It is also the feast of Saint Victorinus, the bishop of a Pannonian city which is now known as Ptuj, Slovenia. Through reading about him, I learned a new word today: chiliastic.
Victorinus with martyr's sword |
It is from reading about his work on the Apocalypse that I picked up the adjective chiliastic. Chiliasm, as I understand it, was the controversial doctrine that the reign of God (following the Apocalypse) would last one thousand years. A chiliad is a unit of 1000, just as a myriad is a unit of 10,000. Marcion apparently advocated this, and I am sure he had some chapter and verse he could point to in support. Other theologians, Victorinus included, rejected this view in favor of an eternal kingdom of God. They too probably had chapter and verse on their side; certainly something led the folks at the Council of Nicea to include the line, and His kingdom shall have no end.

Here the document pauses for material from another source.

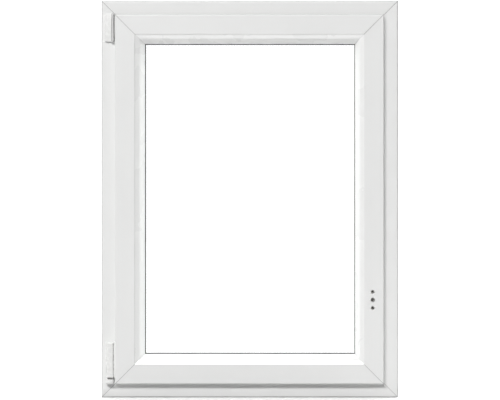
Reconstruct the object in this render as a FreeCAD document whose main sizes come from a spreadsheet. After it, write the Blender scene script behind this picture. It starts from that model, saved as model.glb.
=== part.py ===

Jerome says he was martyred. Folks generally assumed that if you were a martyr from the third century, Diocletian got you, but modern scholarship suggests that Numerian took him down instead. Either way, it might not have distressed him as much as having some of his works listed by Pope Gelasius I as apocrypha, i.e. not free of error and therefore anathematized as doctrine. Maybe that sounds worse than it is, since nobody tried to de-canonize him. In fact, I hope his sainthood is recognized for another chiliad or until the Day of Judgment, whichever comes first.